The ongoing Brexit-related twists and turns continue to leave the property industry puzzled as to what may be around the corner. Where possible, decision-making is being stalled until there is at least some clarity with regards to our future relationship with the European Union.
With the sector’s performance closely correlated to the ebbs and flows of the wider economy, commercial property investors and developers are growing particularly concerned.
Is the commercial sector really heading towards a downturn as a result of Brexit?
The truth is that nobody really knows and any predictions – yes, even those by the Bank of England – are frequently based on speculation not predictable facts.
The bullish often refer to events after the 2016 referendum result when, despite a period of slow growth in the following months, the market recovered. Any correction, they believe, has already been priced in. Furthermore, commercial property owners are much less geared relative to their positions in the post-crisis environment, and they remain somewhat buffeted by historically low borrowing costs.
Talk of an ‘exodus’ of financial institutions and investment capital from London to cities like Paris, Berlin and Dublin have also largely been over exaggerated. Of course, nobody believes that the risks are insignificant, but likes of Facebook and Apple taking up large floorplates in the capital is a testament to a certain level of faith in the UK’s ‘safe haven’ status. Other central business districts like Manchester, Leeds, Birmingham and Bristol have also continued to thrive.
At the other end of the opinion spectrum, there are those underlining that only when the country formally exits that the impacts will be truly felt. With the CBI deputy-general Josh Hardie stating that ‘the UK’s reputation, people’s jobs and livelihoods are at stake’, commercial property may be stepping into a period of higher vacancies, slower development and falling rents. There’s a growing body of evidence that Valuers have been including ‘Brexit clauses’ to protect their own positions if such events come to fruition.
Future investment decisions by manufacturing and assembly businesses linked to the EU (pharmaceuticals, automotive, aerospace and steel) remain in jeopardy. Accompanied by reduced wages, unemployment and stagnating disposable income growth as a result of Brexit, business occupancy levels may well drop off.
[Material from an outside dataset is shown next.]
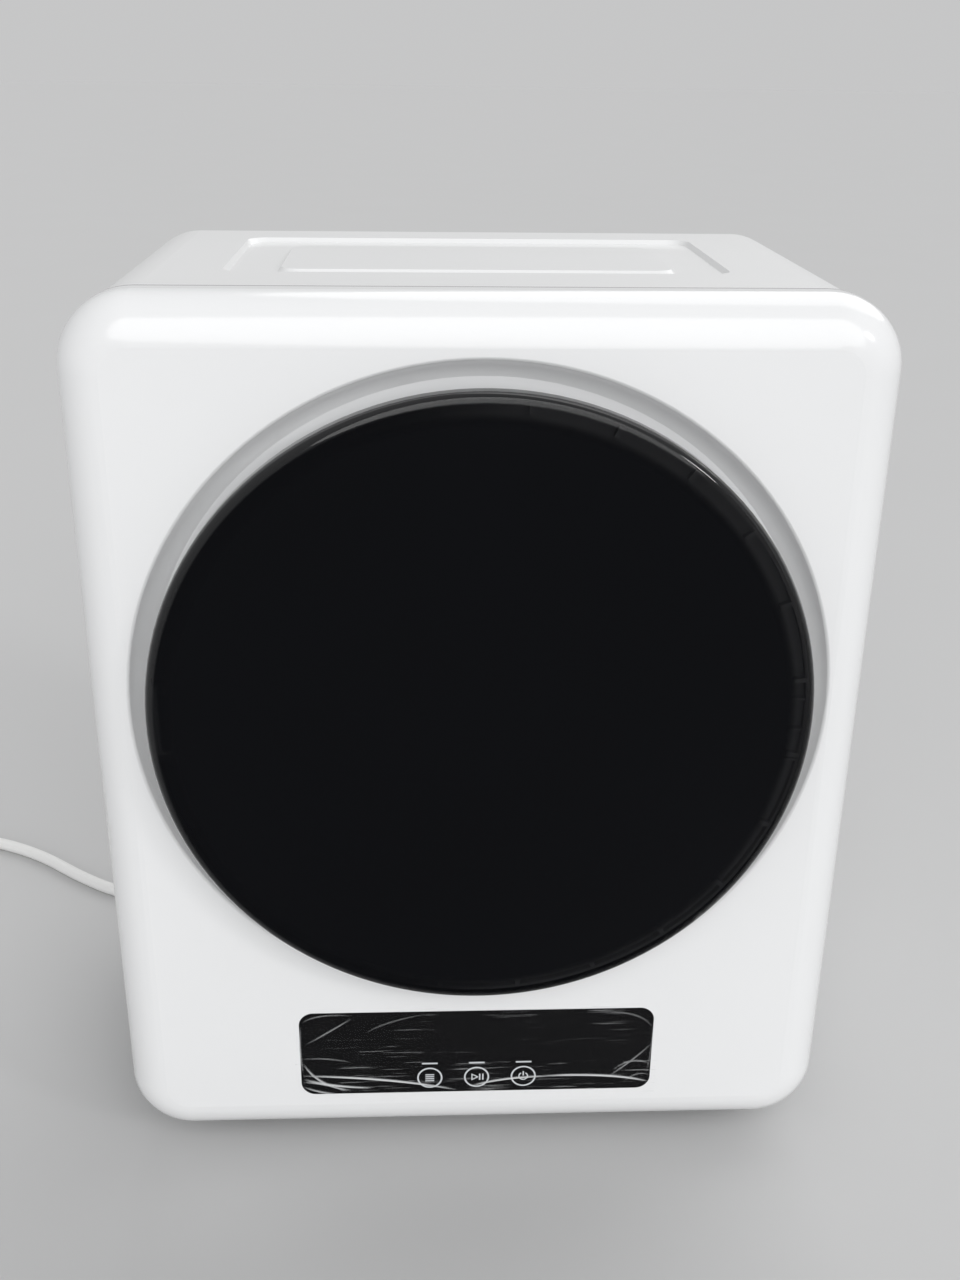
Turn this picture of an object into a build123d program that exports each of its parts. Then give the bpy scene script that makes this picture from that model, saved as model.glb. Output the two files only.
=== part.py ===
from build123d import *
import math
import os

# Compact vented tumble dryer. Millimetres, X to the right, Y into the depth, Z up.
# The origin is on the surface it stands on, in the middle of its width and depth.

# Outside of the cabinet
PANEL_WIDTH = 490.0
PANEL_HEIGHT = 591.0
PANEL_CORNER = 44.0
FOOT_GAP = 21.0            # from the floor to the front panel's lower edge
EDGE_ROLL = 28.0           # radius of the rolled edge of the front moulding
PANEL_SIDE = 12.0          # straight side of the moulding behind the roll
PANEL_WALL = 3.0
WRAP_INSET = 2.0           # the sheet cabinet stands this far inside the moulding
WRAP_DEPTH = 271.0
SHEET = 1.0                # painted cabinet sheet
PLATE = 1.2                # plain steel plates inside
DOOR_STAND = 30.0          # from the face to the crown of the door
COVER_DEPTH = 67.8         # the back cover behind the rear panel
FIT_GAP = 0.3              # between pieces of different bodies, and loose fits
SEAT_GAP = 0.05            # between nested pieces of one body
SHAFT_PLAY = 0.05          # radial clearance of a running shaft

# Stamped rectangle in the cabinet's top
STAMP_DEPTH = 3.0
STAMP_WIDTH = 320.0
STAMP_LENGTH = 166.0
STAMP_FRONT = 66.0         # from the seam to the front edge of the stamping
STAMP_STEP_SIDE = 33.0     # the raised middle stands in from the sides by this much
STAMP_STEP_FRONT = 10.0
STAMP_STEP_BACK = 40.0
STAMP_CORNER = 14.0
STAMP_SLOPE = 40.0         # degrees that the stamped walls lean

# Door, round, hinged at its left edge
DOOR_Z = 358.5
DOOR_R = 205.0
DOOR_PROUD = 14.0          # from the face to the front end of the cover's straight rim
RIM_LENGTH = 7.0
COVER_ROUND = 6.0
COVER_DOME = 10.0
CROWN_FLAT_R = 1.5         # flat disc in the middle of the dome
COVER_WALL = 3.0
DISH_GAP = 12.2            # from the door's rim to the outer edge of the dish round it
DISH_DEPTH = 12.0
DISH_LIFT = 2.5            # the dish's middle is this far above the door's
DISH_HOLLOW = 1.8          # how far its sloping wall bows in
DISH_EDGE = 2.0            # rounding of its outer edge
OPENING_INSET = 45.0       # from the door's rim to the edge of the opening
COLLAR_WALL = 4.0
COLLAR_FRONT = 9.0         # the opening's collar stands this far in front of the dish's floor
COLLAR_BACK = 10.0
RING_WIDTH = 35.0
RING_THICK = 6.0
CLIP_STEP = 15.0           # degrees between the clips round the door ring
GRIP_PITCH = 21.0
INNER_STEP = 13.0          # the inner pan ends this far inside the rim
PLUG_CLEAR = 9.0           # from the opening to the plug that enters it
PLUG_LENGTH = 34.0
PLUG_WALL = 3.0
SEAL_COVER = 8.0           # the seal reaches this far outside the opening
DOOR_SCREW_INSET = 24.0
HINGE_INSET = 8.5          # from the door's rim to the hinge's axis
HINGE_SETBACK = 5.0        # the hinge axis stands this far in front of the face
BRACKET_PLATE = 2.0
KNUCKLE_R = 3.6
HINGE_PIN_R = 2.0
EAR_INNER = 16.0
EAR_OUTER = 22.0
LEAF_SCREW_STEP = 26.5     # from the hinge's axis to the leaf's screws
LATCH_INSET = 23.0
TONGUE = (6.0, 22.0)       # thickness and height of the latch tongue
SWITCH_RISE = 35.0         # door switch above the latch
PLUNGER_R = 2.5
PLUNGER_STAND = 4.0        # the door switch's plunger stands this far out of the dish's floor

# Control panel
KEYPAD_WIDTH = 246.0
KEYPAD_HEIGHT = 70.0
KEYPAD_Z = 93.5
KEYPAD_CORNER = 10.0
KEYPAD_THICK = 1.5
KEY_PITCH = 33.0
KEY_Z = 71.0
FILM_MARGIN = 4.0
FILM_THICK = 0.3
BOX_DEPTH = 26.0           # control housing behind the panel
BOX_WALL = 2.0
BOARD_THICK = 1.6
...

Any closer our relationship with the EU moves towards a harder direction, the likelihood of a depreciating Sterling grows – which, in turn, boosts the costs of property development. The silver lining here is that, despite the heavy tax burden, international buying interest in commercial property could grow – potentially buoying the market.
Let’s not completely blame Brexit…
However, to denounce any potential commercial property woes as entirely attributable to Brexit would be unfair.
For instance, the growth of tech-driven retail and the decrease in demand for physical high street space is an inevitable shake-up that will occur regardless of Brexit.
Similarly, in the office space, it is estimated that some 2 million people work from home and the growth of flexible working arrangements is already becoming normalised. Small and medium-sized businesses of all sizes have become more reluctant to sign longer leases and are negotiating better terms with break clauses. More business will continue to adopt a more remote, lean style of operating which, in turn, may well affect the office model. The effects of rising business rates and other regulatory controls will also continue to weigh in on the question.
One thing is for sure; there’s no foreseeable end to the political wrangling…
As the country transitions, the best investors and professionals in the sector can do is to prepare for the worst and hope for the best. What’s particularly essential is a fixed agreement ‘playbook’ that will enable the sector – unencumbered by a lack of clarity – to plan against risks, however, grave they may be.
It’s well worth keeping a watchful eye on the financial markets, SWAP / LIBOR rates, Bank of England decision making and the sentiments of business leaders. The possibility of a Labour victory in a General Election is another notable concern, perhaps even more significant than Brexit itself.